Here, Berry argues that the State provided no evidence that Officer Sherrell’s
decision to impound Berry’s vehicle was consistent with standard procedures followed by
the Indianapolis Metropolitan Police Department. We agree. Officer Sherrell testified
that he chose to impound Berry’s vehicle because Berry “didn’t have a valid license and
he didn’t have proof of insurance for the vehicle.” (Transcript p. 24). Despite
characterizing Officer Sherrell’s testimony as describing the “primary operating
procedure prior to towing a vehicle,” the record lacks any evidence of Indianapolis
Metropolitan Police Department policy on impoundment. (Appellee’s Br. p. 4). Thus,
we cannot say whether Officer Sherrell’s discretion to impound Berry’s vehicle was in
keeping with such policy. Furthermore, although the State argues that Berry has cited no
case law for the proposition that a written law enforcement policy must be introduced
into evidence to justify impoundment, we note that other cases have found formal
policies relevant in justifying impoundment. See Peete v. State, 678 N.E.2d 415, 420
(Ind. Ct. App. 1997), trans. denied (Indianapolis Police Department policy on
7
impoundment). Consequently, we conclude that the State failed to prove that an
exception to the warrant requirement existed at the time of the inventory search of
Berry’s car.3
CONCLUSION
Based on the foregoing, we conclude that the search of Berry’s vehicle violated
the Fourth Amendment of the United States Constitution.
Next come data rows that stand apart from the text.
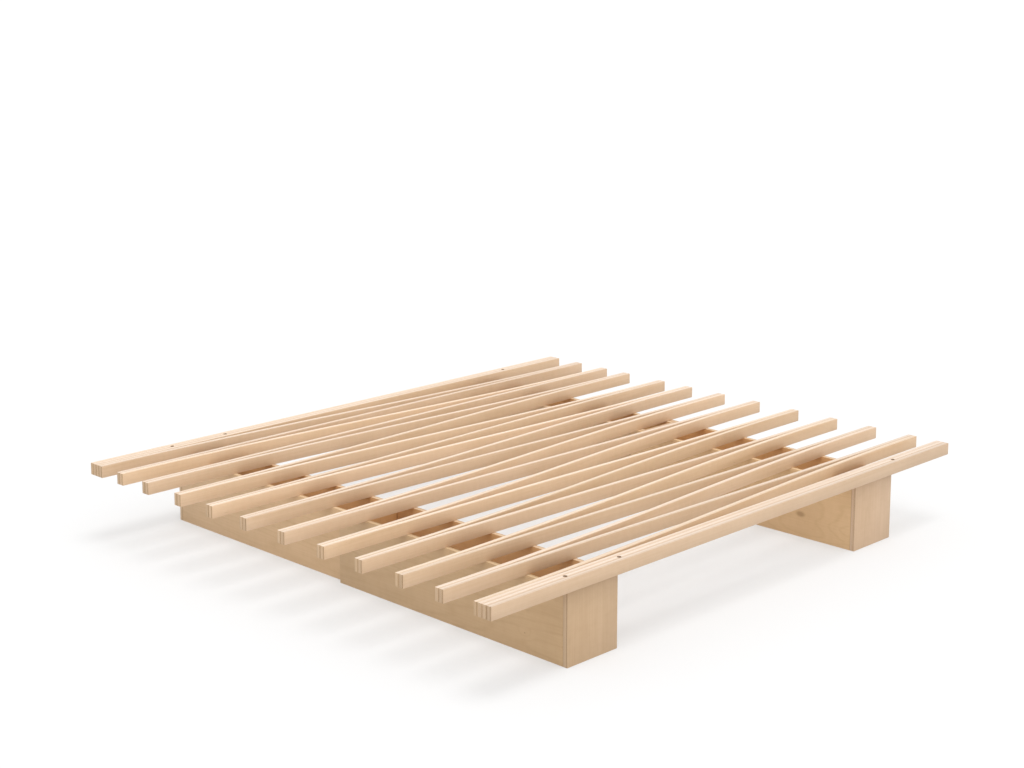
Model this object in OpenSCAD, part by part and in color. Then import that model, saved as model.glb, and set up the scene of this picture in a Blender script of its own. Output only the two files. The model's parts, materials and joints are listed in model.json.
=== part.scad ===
// Wooden bed frame that changes its width, all of birch plywood.
// Springy slats are glued together in pairs, at the foot end and the head end
// in turn, so that they open and close like an accordion between two side rails.
// They lie on two crossbeams, and each crossbeam is a tongue in a sleeve.
// X runs across the bed, Y along the slats and Z up. The origin is on the floor,
// under the middle of the opened bed. Front means the end towards -Y.

/* [Deck] */
// Length of the bed, along the slats
bed_length = 2000; // [1800:10:2200]
// Width over the side rails with the bed opened
open_width = 1710; // [1600:10:1720]
// Thickness of every strip and board
ply = 15; // [12:1:18]
// Height of the slats and side rails
slat_h = 36; // [30:1:50]
// Length over which two slats are glued face to face
glue_len = 100; // [50:10:400]
// Flat steps in the bend of each slat
bend_steps = 24; // [12:2:40]

/* [Crossbeams] */
// Height of the crossbeams, from the floor to the slats
beam_h = 207; // [150:1:300]
// Width of a sleeve over its boards
beam_w = 187; // [140:1:220]
// Distance from the middle of the bed to the middle of a crossbeam
beam_y = 622; // [560:1:680]
// How far the ends of a crossbeam stand back from the rails
beam_recess = 20; // [16:1:24]
// How far the sleeve's open end lies past the middle of the bed
sleeve_past_middle = 41; // [20:1:60]
// How much of the tongue is in the sleeve with the bed opened
overlap = 51; // [40:1:80]
// Gap on each side between the tongue and the sleeve
slide_gap = 0.5; // [0.3:0.1:1]

/* [Dowels] */
// Diameter of the dowels that keep the rails along the crossbeams
stop_dowel_d = 12; // [8:1:13]
// Depth of those dowels' tops under the top of the rail
stop_dowel_sunk = 8; // [2:1:12]
// Length of those dowels that hangs below the rail
stop_dowel_drop = 8; // [4:1:20]
// Diameter of the dowels that fasten the crossbeams under the rails
rail_dowel_d = 8; // [6:1:8]
// Length of those dowels
rail_dowel_len = 40; // [30:1:50]
// Diameter of the dowels in the corners of the crossbeams
corner_dowel_d = 6; // [5:1:6]
// Length of the corner dowels
corner_dowel_len = 28; // [24:1:40]
// Dowels in each corner
corner_dowels = 3; // [2:1:4]

/* [Hidden] */
$fn = 32;
sides = ["left", "right"];
ends = ["front", "rear"];
rail_layers = ["outer", "middle", "inner"];
walls = ["front_wall", "rear_wall"];

// X of each glued pair at the front, on a bed of the drawn width
front_pair_x = [-700, -570, -410, -260, -105, 60, 225, 375, 530, 675];
// X of each glued pair at the rear, on a bed of the drawn width
rear_pair_x = [-710, -585, -475, -310, -185, -40, 110, 270, 425, 575, 725];
drawn_width = 1710;
spread = open_width / drawn_width;

slats = 2 * len(rear_pair_x);
half_length = bed_length / 2;
half_width = open_width / 2;
rail_w = len(rail_layers) * ply;
rail_in = half_width - rail_w;
deck_top = beam_h + slat_h;
bend_len = bed_length - 2 * glue_len;

// Crossbeam: a sleeve of two walls and one end board, a tongue of two walls and two
tongue_w = beam_w - 2 * ply - 2 * slide_gap;
beam_end = half_width - beam_recess;
sleeve_open = -sleeve_past_middle;
tongue_tip = sleeve_open + overlap;

// Dowels: the holes are a little wider than the dowels, and no deeper
dowel_fit = 0.1;
stop_dowel_gap = 1;
stop_dowel_y = beam_w / 2 + stop_dowel_gap + stop_dowel_d / 2;
rail_dowel_spacing = 80;
corner_dowel_in_end = 10;
corner_dowel_margin = 35;

function two_digits(n) = str(n < 10 ? "0" : "", n);
function slat_name(i) = str("slat_", two_digits(i));
function rail_name(s, k) = str(sides[s], "_rail_", rail_layers[k], "_strip");
function wall_name(e, half, w) = str(ends[e], "_", half, "_", walls[w]);
function side_sign(s) = s == 0 ? -1 : 1;
function end_sign(e) = e == 0 ? -1 : 1;

// Slats: each runs from one station to the next, and the stations take turns
// between the front (even numbers) and the rear (odd numbers)
function station_x(k) =
    k == 0 ? -rail_in + ply / 2 :
    k == slats ? rail_in - ply / 2 :
    spread * (k % 2 == 1 ? rear_pair_x[(k - 1) / 2] : front_pair_x[k / 2 - 1]);

// In a glued pair, the slat from the left lies on the left
function slat_start(i) = station_x(i - 1) + (i > 1 ? ply / 2 : 0);
function slat_stop(i) = station_x(i) - (i < slats ? ply / 2 : 0);
function front_end_x(i) = i % 2 == 1 ? slat_start(i) : slat_stop(i);
function rear_end_x(i) = i % 2 == 1 ? slat_stop(i) : slat_start(i);

// A strip held straight at both ends and pushed sideways bends to this curve
function ease(t) = t * t * (3 - 2 * t);
function bend_y(n) = -half_length + glue_len + bend_len * n / bend_steps;
function bend_x(i, n) =
    front_end_x(i) + (rear_end_x(i) - front_end_x(i)) * ease(n / bend_steps);

// One long face of slat i, from front to rear; side is -1 or 1
function slat_face(i, side) = concat(
    [[front_end_x(i) + side * ply / 2, -half_length]],
    [for (n = [0 : bend_steps]) [bend_x(i, n) + side * ply / 2, bend_y(n)]],
    [[rear_end_x(i) + side * ply / 2, half_length]]
);
function backwards(list) = [for (n = [len(list) - 1 : -1 : 0]) list[n]];

module slat(i) {
    color("burlywood")
        translate([0, 0, beam_h])
            linear_extrude(slat_h)
                polygon(concat(slat_face(i, -1), backwards(slat_face(i, 1))));
}

// Places where the stop dowels stand, along a rail: two hold the front crossbeam
// between them, and one lies behind the rear crossbeam
stop_dowel_places = [-beam_y - stop_dowel_y, -beam_y + stop_dowel_y, beam_y + stop_dowel_y];

module stop_dowels_at(s, d, z0, z1) {
    for (y = stop_dowel_places)
        translate([side_sign(s) * (half_width - rail_w / 2), y, z0])
            cylinder(d = d, h = z1 - z0);
}

// Dowels that stand half in a crossbeam's end board and half in the rail
module rail_dowels_at(s, d) {
    for (e = [0, 1])
        for (side = [-1, 1])
            translate([
                side_sign(s) * (beam_end - ply / 2),
                end_sign(e) * beam_y + side * rail_dowel_spacing / 2,
                beam_h - rail_dowel_len / 2
            ])
                cylinder(d = d, h = rail_dowel_len);
}

module rail_strip(s, k) {
    color("wheat")
        difference() {
            translate([
                side_sign(s) * (half_width - (k + 0.5) * ply) - ply / 2,
                -half_length,
                beam_h
            ])
                cube([ply, bed_length, slat_h]);
            stop_dowels_at(s, stop_dowel_d, beam_h - 1, deck_top + 1);
            rail_dowels_at(s, rail_dowel_d);
        }
}

// A row of level dowels through the joint of a wall and an end board. joint_x is
// the face where they meet, and out is the side of it that the end board is on
module corner_dowels_at(joint_x, out, wall_y, d) {
    wall_part = corner_dowel_len - corner_dowel_in_end;
    start_x = out > 0 ? joint_x - wall_part : joint_x - corner_dowel_in_end;
    step = (beam_h - 2 * corner_dowel_margin) / (corner_dowels - 1);
    for (n = [0 : corner_dowels - 1])
        translate([start_x, wall_y, corner_dowel_margin + n * step])
            rotate([0, 90, 0])
                cylinder(d = d, h = corner_dowel_len);
}

module sleeve_corner_dowels_at(e, d) {
    for (side = [-1, 1])
        corner_dowels_at(beam_end - ply, 1, end_sign(e) * beam_y + side * (beam_w - ply) / 2, d);
}

module tongue_corner_dowels_at(e, d) {
    for (side = [-1, 1]) {
        wall_y = end_sign(e) * beam_y + side * (tongue_w - ply) / 2;
        corner_dowels_at(ply - beam_end, -1, wall_y, d);
        corner_dowels_at(tongue_tip - ply, 1, wall_y, d);
    }
}

// A board on edge on the floor, from x0 to x1, with its middle at y
module standing_board(x0, x1, y, w) {
    translate([x0, y - w / 2, 0])
        cube([x1 - x0, w, beam_h]);
}

module sleeve_wall(e, w) {
    color("tan")
        difference() {
            standing_board(
                sleeve_open,
                beam_end - ply,
                end_sign(e) * beam_y + end_sign(w) * (beam_w - ply) / 2,
                ply
            );
            sleeve_corner_dowels_at(e, corner_dowel_d);
        }
}

module tongue_wall(e, w) {
    color("tan")
        difference() {
            standing_board(
                ply - beam_end,
                tongue_tip - ply,
                end_sign(e) * beam_y + end_sign(w) * (tongue_w - ply) / 2,
                ply
            );
            tongue_corner_dowels_at(e, corner_dowel_d);
        }
}

module sleeve_end_board(e) {
    color("burlywood")
        difference() {
            standing_board(beam_end - ply, beam_end, end_sign(e) * beam_y, beam_w);
            sleeve_corner_dowels_at(e, corner_dowel_d);
            rail_dowels_at(1, rail_dowel_d);
        }
}

module tongue_end_board(e) {
    color("burlywood")
        difference() {
            standing_board(-beam_end, ply - beam_end, end_sign(e) * beam_y, tongue_w);
            tongue_corner_dowels_at(e, corner_dowel_d);
            rail_dowels_at(0, rail_dowel_d);
        }
}

module tongue_tip_board(e) {
    color("burlywood")
        difference() {
            standing_board(tongue_tip - ply, tongue_tip, end_sign(e) * beam_y, tongue_w);
            tongue_corner_dowels_at(e, corner_dowel_d);
        }
}

module sleeve_corner_dowels(e) {
    color("bisque") sleeve_corner_dowels_at(e, corner_dowel_d - dowel_fit);
}

module tongue_corner_dowels(e) {
    color("bisque") tongue_corner_dowels_at(e, corner_dowel_d - dowel_fit);
}

module stop_dowels(s) {
    color("bisque")
        stop_dowels_at(
            s,
            stop_dowel_d - dowel_fit,
            beam_h - stop_dowel_drop,
            deck_top - stop_dowel_sunk
        );
}

module rail_dowels(s) {
    color("bisque") rail_dowels_at(s, rail_dowel_d - dowel_fit);
}

for (s = [0, 1])
    for (k = [0 : len(rail_layers) - 1])
        rail_strip(s, k);
for (i = [1 : slats])
    slat(i);
for (e = [0, 1])
    for (w = [0, 1]) {
        sleeve_wall(e, w);
        tongue_wall(e, w);
    }
for (e = [0, 1]) {
    sleeve_end_board(e);
    tongue_end_board(e);
    tongue_tip_board(e);
    sleeve_corner_dowels(e);
    tongue_corner_dowels(e);
}
for (s = [0, 1]) {
    stop_dowels(s);
    rail_dowels(s);
}
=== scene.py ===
"""The visible bed frame: plywood strips, boards and dowels, their wood, a studio and a camera.

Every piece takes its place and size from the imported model's nodes. Lengths are metres, X runs across
the bed, Y along the slats and Z up. A piece's wood is laid out in three directions of its own: along
the face grain, across it, and through the plies.
"""

import json
import math
import random
from types import SimpleNamespace

import bmesh
import bpy
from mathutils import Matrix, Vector


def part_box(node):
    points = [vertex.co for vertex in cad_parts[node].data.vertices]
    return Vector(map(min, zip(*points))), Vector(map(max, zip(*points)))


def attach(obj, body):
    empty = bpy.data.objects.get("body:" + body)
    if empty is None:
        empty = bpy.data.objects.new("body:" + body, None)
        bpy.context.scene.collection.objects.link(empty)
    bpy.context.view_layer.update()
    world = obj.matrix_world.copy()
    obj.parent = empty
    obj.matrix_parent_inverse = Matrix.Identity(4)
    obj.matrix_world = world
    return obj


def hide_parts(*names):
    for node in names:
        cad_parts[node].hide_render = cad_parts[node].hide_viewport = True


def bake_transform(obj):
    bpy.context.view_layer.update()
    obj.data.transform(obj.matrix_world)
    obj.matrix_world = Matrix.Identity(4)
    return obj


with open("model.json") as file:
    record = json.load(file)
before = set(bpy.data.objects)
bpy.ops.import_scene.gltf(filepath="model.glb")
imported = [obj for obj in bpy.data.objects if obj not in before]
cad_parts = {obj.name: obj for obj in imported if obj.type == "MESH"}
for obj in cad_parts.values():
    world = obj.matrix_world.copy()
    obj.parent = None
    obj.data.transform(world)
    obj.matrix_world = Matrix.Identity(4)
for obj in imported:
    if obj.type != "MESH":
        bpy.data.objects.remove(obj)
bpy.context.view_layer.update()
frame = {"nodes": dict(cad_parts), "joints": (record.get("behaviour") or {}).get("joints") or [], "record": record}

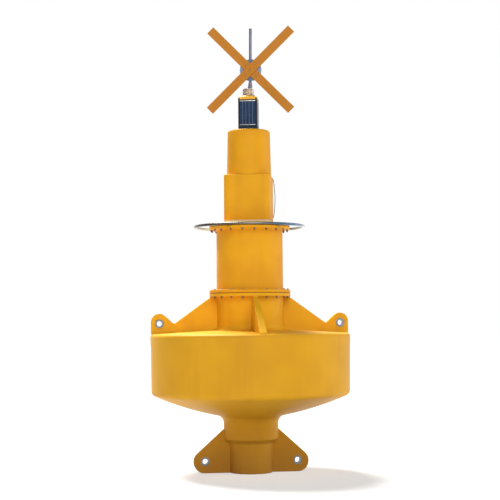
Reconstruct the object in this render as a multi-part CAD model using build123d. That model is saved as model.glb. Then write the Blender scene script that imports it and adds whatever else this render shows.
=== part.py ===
from build123d import *
from math import acos, atan2, cos, hypot, radians, sin
import os

# Navigation buoy, millimetres. +Z is up and z = 0 is the flat foot that it parks on.
# X runs through the two lifting lugs and Y through the two plain gusset fins, with -Y the front.

fit_gap = 0.3

# Keel: neck, tapered shoulder, foot cylinder and the two mooring wings
foot_radius = 195.0
foot_edge_radius = 8.0
foot_top = 262.0
neck_radius = 245.0
neck_bottom = 300.0
keel_top = 425.0
keel_spigot_radius = 190.0
keel_spigot_height = 60.0
wing_thickness = 52.0
wing_edge_radius = 6.0
wing_tip_x = 421.0
wing_tip_radius = 98.0
wing_slope = 42.0
mooring_hole_x = 416.0
mooring_hole_z = 104.0
ballast_radius = 150.0
ballast_bottom = 30.0
ballast_height = 190.0

# Float hull: dished bottom, drafted side, rounded rim and cambered deck
dish_inner_z = 499.0
dish_sag = 22.0
hull_radius = 897.0
hull_draft = 6.0
hull_low_z = 698.0
neck_fillet = 75.0
bilge_fillet = 48.0
rim_fillet = 28.0
deck_rim_z = 1238.0
deck_seat_z = 1270.0
deck_seat_margin = 2.0

# Pedestal and the tower's bolted flanges
flange_radius = 365.0
flange_thickness = 29.0
flange_root_fillet = 9.0
flange_edge_radius = 5.0
pedestal_radius = 300.0
pedestal_foot_radius = 340.0
pedestal_foot_lip = 4.0
pedestal_top = 1600.0

# Lower tower and its cover
tower_base_radius = 300.0
tower_head_radius = 298.0
tower_head_z = 2197.0
cover_flange_radius = 363.0
cover_thickness = 26.0

# Fins that brace the pedestal
fin_foot_thickness = 64.0
fin_head_thickness = 40.0
fin_edge_radius = 5.0
fin_toe_height = 14.0
fin_head_radius = 362.0
fin_head_drop = 7.0
fin_toe_inset = 34.0
lug_inset = 78.0
lug_hole_z = 1332.0
lug_rise = 15.0
lug_radius = 74.0
lug_eye_thickness = 50.0
lug_face_radius = 44.0
valley_from_lug = 131.0
valley_below_hole = 4.0
valley_fillet = 24.0

# Steel bushes in the eyes
bush_bore_radius = 23.5
bush_tube_radius = 31.0
bush_collar_radius = 39.0
bush_collar_thickness = 6.0

# Guard hoop, clamped in the upper flange joint by its tabs
hoop_stand_off = 127.0
hoop_tube_radius = 12.0
hoop_tab_width = 44.0
hoop_tab_thickness = 6.0
hoop_tab_bite = 58.0
hoop_tab_angles = (54.0, 126.0, 234.0, 306.0)

# Upper tower, turned on the flange so that it faces a little left of the front
tower_turn = -13.5
box_side = 414.0
box_aside = 4.0
box_corner_radius = 50.0
pad_thickness = 28.0
box_height = 411.0
box_edge_radius = 12.0
upper_base_radius = 201.0
upper_top_radius = 191.0
upper_height = 410.0
upper_edge_radius = 22.0

# Bowed steel rod beside the box
side_rod_radius = 4.0
side_rod_span = 350.0
side_rod_bow = 22.0
side_rod_stand = 6.0
side_rod_back = 120.0
side_rod_centre_up = 215.0

# Solar lantern on the tower's top
lantern_side = 172.0
lantern_corner = 12.0
lantern_height = 290.0
panel_width = 142.0
panel_height = 217.0
panel_thickness = 4.0
panel_sill = 47.0
cap_seat = 12.0
cap_corner_cut = 22.0
cap_skirt = 20.0
cap_dome = 19.0
cap_crown_radius = 67.0
lens_radius = 51.0
lens_taper = 3.0
lens_foot_radius = 58.0
lens_foot_height = 7.0
lens_height = 68.0
lens_edge_radius = 11.0

# Mast behind the lantern and the X topmark on it
mast_back = 126.0
mast_lean = 0.6
mast_radius = 13.4
mast_top = 4038.0
mast_insert = 220.0
socket_radius = 16.5
socket_collar_radius = 19.0
socket_collar_height = 36.0
socket_cone_height = 22.0
socket_top = 3535.0
socket_foot_radius = 32.0
socket_foot_thickness = 8.0
topmark_z = 3650.0
topmark_aside = 5.0
topmark_disc_radius = 100.0
topmark_disc_thickness = 8.0
topmark_bar_half = 528.0
topmark_bar_width = 80.0
topmark_bar_thickness = 12.0

# Places that follow from the sizes above
hull_low_radius = hull_radius - hull_draft
deck_seat_radius = pedestal_foot_radius + deck_seat_margin
lug_x = hull_radius - lug_inset
lug_z = lug_hole_z + lug_rise
valley_x = lug_x - valley_from_lug
valley_z = lug_hole_z - valley_below_hole
flange_bottom = pedestal_top - flange_thickness
tower_foot_top = pedestal_top + flange_thickness
cover_top = tower_head_z + cover_thickness
box_bottom = cover_top + pad_thickness
box_top = box_bottom + box_height
upper_top = box_top + upper_height
lantern_top = upper_top + lantern_height
cap_bottom = lantern_top - cap_seat
cap_top = cap_bottom + cap_skirt + cap_dome
hoop_z = tower_head_z + hoop_tab_thickness / 2
hoop_radius = cover_flange_radius + hoop_stand_off
hoop_tab_inner = cover_flange_radius - hoop_tab_bite


def cylinder(radius, bottom, top):
    """A solid round column on the buoy's axis."""
    return Pos(0, 0, bottom) * Cylinder(radius, top - bottom, align=(Align.CENTER, Align.CENTER, Align.MIN))


def turned(*edges):
    """A solid turned about Z from an outline in the XZ plane that closes on itself."""
    face = Plane.XZ * make_face(Curve() + list(edges))
    return revolve(face, axis=Axis.Z)


def round_edge(part, radius, z):
    """The circular edge of a turned part that lies nearest a radius and a height."""
    edges = part.edges().filter_by(GeomType.CIRCLE)
    return edges.sort_by(lambda edge: hypot(edge.radius - radius, edge.arc_center.Z - z))[0]


def rounded(part, table):
    """A turned part with its circular edges filleted, from rows of (edge radius, z, fillet)."""
    for edge_radius, z, size in table:
        part = fillet(round_edge(part, edge_radius, z), size)
    return part


def slab(outline, thickness):
    """A plate of the given thickness, centred on Y = 0, from an outline in X and Z."""
    return extrude(Plane.XZ * outline, amount=thickness / 2, both=True)


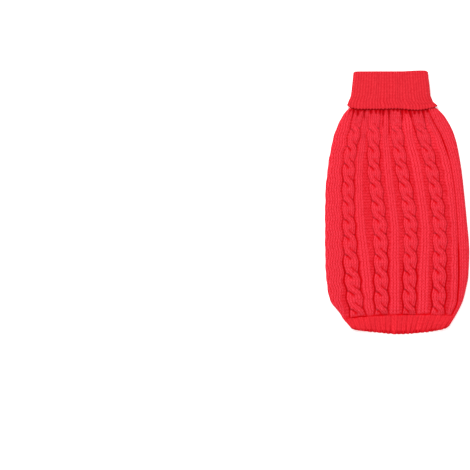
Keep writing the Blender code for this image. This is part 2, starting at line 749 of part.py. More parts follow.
def make_hem():
    """The hem: a flattened ring of ribs from the body's seam to its free edge."""
    stations = [("top", 0.0, 1)]
    for rib in range(HEM_RIBS):
        for phase, ridge in ((HEM_CROWN, 1), (0.5, -1), (1 - HEM_CROWN, 1)):
            stations.append(("top", (rib + phase) / HEM_RIBS, ridge))
    stations.append(("top", 1.0, 1))
    stations += [("right", i / ARC_STEPS, 0) for i in range(1, ARC_STEPS)]
    stations += [("bottom", i / BELLY_STEPS, 0) for i in range(BELLY_STEPS + 1)]
    stations += [("left", i / ARC_STEPS, 0) for i in range(1, ARC_STEPS)]
    profile = [(0.0, 0.5), (0.1, 0.0), (0.5, -0.25), (0.88, -0.1), (1.0, 0.7)]
    profile += [(1.0, WALL - 0.5), (0.9, WALL), (0.45, WALL), (0.0, WALL)]
    seam_left = left_side(hem_seam(0))
    seam_right = right_side(hem_seam(1))

    def point_at(side, share, down, depth):
        if side == "top":
            share += HEM_LEAN * (1 - down) / HEM_RIBS * min(6 * share * (1 - share), 1)
        left = seam_left + (hem_edge_x(0) - seam_left) * down
        right = seam_right + (hem_edge_x(1) - seam_right) * down
        x, z, out_x, out_z = stadium(side, share, left, right, 0.0, BODY_HEIGHT)
        way = (x - left) / (right - left)
        seam = seam_y(way, out_z < 0)
        edge = edge_y(way, out_z < 0)
        if side == "top":
            x += (hem_edge_x(way) - (hem_edge_x(0) + way * (hem_edge_x(1) - hem_edge_x(0)))) * down
        y = seam - SEAM_GAP + (edge - seam + SEAM_GAP) * down
        px = x - depth * out_x
        pz = z - depth * out_z
        return px, y, settle(px, y, pz)

    sections = []
    for side, share, ridge in stations:
        section = []
        for down, depth in profile:
            outside = depth < WALL - 1
            if side == "bottom" and outside:
                depth = max(depth, 0.0)
            elif outside:
                depth -= ridge * HEM_RIB * ease(down / HEM_RIB_START)
            section.append(point_at(side, share, down, depth))
        sections.append(section)
    return ring_of_sections("hem_band", sections)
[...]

Therefore, the trial court
abused its discretion by admitting evidence obtained through an inventory search of
Berry’s automobile.
Reversed.
FRIEDLANDER, J. and MATHIAS, J. concur
3
Berry also argues that the inventory search was excessive in scope. However, we find this argument
waived since the record reflects that Berry only objected to whether the State proved that the community
caretaking function justified impoundment. See Weida v. City of West Lafayette, 896 N.E.2d 1218, 1227
(Ind. Ct. App. 2008), trans. denied. Further, since we have found Berry’s Fourth Amendment claim
dispositive, we need not address Berry’s claim under Article 1, Section 11 of the Indiana Constitution.